Me: did you know that abbreviating names can be really confusing?
GF: really?
Me: yeah
George Foreman: that’s interesting
“Why don’t you slip into something a little… less comfortable?” He tentatively asks while eyeing my knock-off Tweety Bird shirt with multiple sketti sauce stains.
Googled how to seduce a guy and Google replied – girl if you have to ask it ain’t gonna happen.
Welcome to your 40’s. Right after you’re done peeing, you feel like you need to pee.
Chameleons have a hard time getting good photos of other chameleons because they’re too small to hold cameras
RIDDLER: how’d you find my hideout?
BATMAN: a little birdie told me *winks*
SMALL BIRD MAN: *lands on his shoulder* please use my full name
She said we needed to talk and…
I said, “Yeah, I think we should break up, too.”
She said, “About where to eat.”
“Oh,” I said, “Pizza?”
The good news is I’m pretty much who I say I am.
The bad news is I’m pretty much who I say I am.
Detective: Where were you on the night-
Me: Twitter
Detective: Between the hour-
Me: Twitter
Detective: I wasn’t fini-
Me: Twitter
Who Left The Bag Of Idiots Open?
1 kid: Makes you a mom.
2 kids: Makes you a maid.
3 kids: Makes you a manager.
4 (or more) kids: Makes you a magical freaking unicorn.
If you have more than one louse you have lice, just like if you have more than one mouse you have mice… So if you have more than one spouse I guess you’ve got spice.

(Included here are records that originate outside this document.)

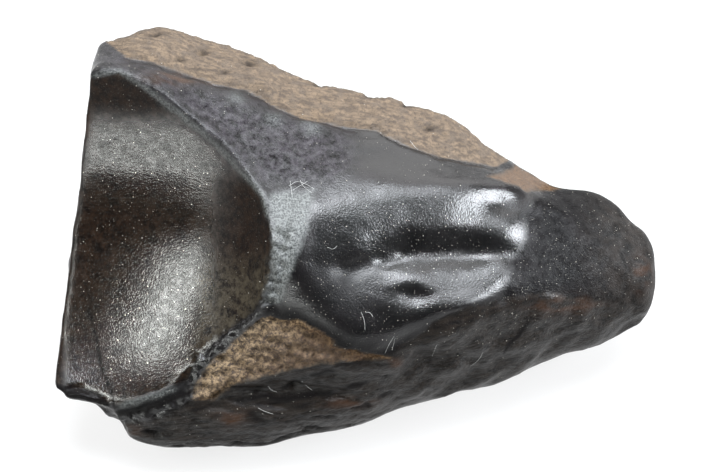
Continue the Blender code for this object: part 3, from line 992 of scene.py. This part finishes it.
# %% [markdown]
# A light is placed by the direction in which the tooth sees it. Its brightness is given as radiance, which
# is what a mirror shows, so a light can change size without its reflection getting brighter or darker.

# %% The lights
COOL = (0.91, 0.95, 1.0)
GREENISH = (0.97, 1.0, 0.97)
WHITE = (1, 1, 1)
LEFT_ROLL = 35
# Name, azimuth, rise, distance, width, height, radiance, colour, roll. Azimuth 0 is in front, 90 is right.
LIGHTS = (
    ("overhead_box", 180, 82, 0.4, 0.26, 0.2, 27, COOL, 0),
    ("right_high_box", 124, 57, 0.4, 0.2, 0.14, 10.5, COOL, 0),
    ("right_low_box", 88, 28, 0.4, 0.2, 0.19, 34, COOL, 0),
    ("left_box", -67, 45, 0.4, 0.035, 0.2, 38, GREENISH, LEFT_ROLL),
    ("left_low_box", -63, 27, 0.4, 0.07, 0.06, 20, GREENISH, LEFT_ROLL),
    ("low_card", -34, -0.6, 0.09, 0.08, 0.006, 20, GREENISH, 0),
    ("backdrop", 186, 30, 0.6, 1.2, 0.45, 3.2, WHITE, 0),
)
ROOM_LIGHT = 0.08


def soft_light(name, azimuth, rise, distance, width, height, radiance, colour, roll):
    """A rectangular light that looks at the tooth."""
    light = bpy.data.lights.new(name, "AREA")
    light.shape = "RECTANGLE"
    light.size = width
    light.size_y = height
    light.energy = math.pi * radiance * width * height
    light.color = colour
    made = bpy.data.objects.new(name, light)
    turn, lift = math.radians(azimuth), math.radians(rise)
    way = Vector((math.sin(turn) * math.cos(lift), -math.cos(turn) * math.cos(lift), math.sin(lift)))
    made.location = BROAD_SIDE_AT + way * distance
    made.rotation_mode = "QUATERNION"
    made.rotation_quaternion = way.to_track_quat("Z", "Y") @ Quaternion((0, 0, 1), math.radians(roll))
    bpy.context.scene.collection.objects.link(made)


for settings in LIGHTS:
    soft_light(*settings)
world = bpy.data.worlds.new("room")
world.use_nodes = True
world.node_tree.nodes["Background"].inputs["Color"].default_value = (1, 1, 1, 1)
world.node_tree.nodes["Background"].inputs["Strength"].default_value = ROOM_LIGHT
bpy.context.scene.world = world
bpy.context.scene.view_settings.view_transform = "Standard"
print("lights:", len(LIGHTS))
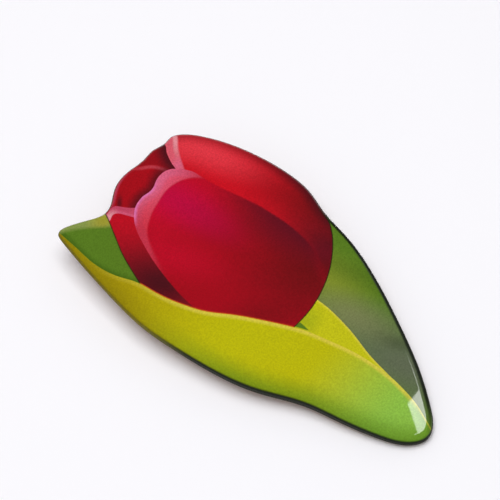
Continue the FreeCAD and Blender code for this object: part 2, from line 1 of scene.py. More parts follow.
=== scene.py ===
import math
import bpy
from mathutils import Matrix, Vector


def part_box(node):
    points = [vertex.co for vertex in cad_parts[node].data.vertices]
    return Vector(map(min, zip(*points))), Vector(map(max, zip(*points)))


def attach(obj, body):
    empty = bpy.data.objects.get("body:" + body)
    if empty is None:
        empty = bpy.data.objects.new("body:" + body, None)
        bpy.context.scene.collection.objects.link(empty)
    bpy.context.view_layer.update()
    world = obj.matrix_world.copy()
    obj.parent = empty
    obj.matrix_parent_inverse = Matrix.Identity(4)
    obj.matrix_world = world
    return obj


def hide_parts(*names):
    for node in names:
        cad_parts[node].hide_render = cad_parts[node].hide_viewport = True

I mean I’m over it but I’m definitely going to bring it up again after a couple drinks
they say you swallow 8 spiders each year, but what they don’t tell you is that it hits harder if you crush and then snort them
Men: Remember that time…
Women: Yes
We’re all born naked and the rest is crab. #DragRace
Friend: Man he drinks like a fish.
Me: [crouched in a tiny pirate castle with a 12 pack] I’m freaking the hell out.
sometimes. i will yawn really big. and soon after. the human will also yawn. i have yet to decide. what to do with my powers
[spelling bee]
“Your word is stupid”
ME: Well give me a different one then
“No, that’s your word…stupid”
ME: Maybe you’re the stupid one
uber drivers love asking where you’re from even though they just picked you up from there
I’m getting really fed up with people moaning about the price of things. £4.50 for coffee, £6 for a piece of cake, £12 an hour parking – always whining.
Honestly, any more complaints and I’m going to stop inviting friends round to my place.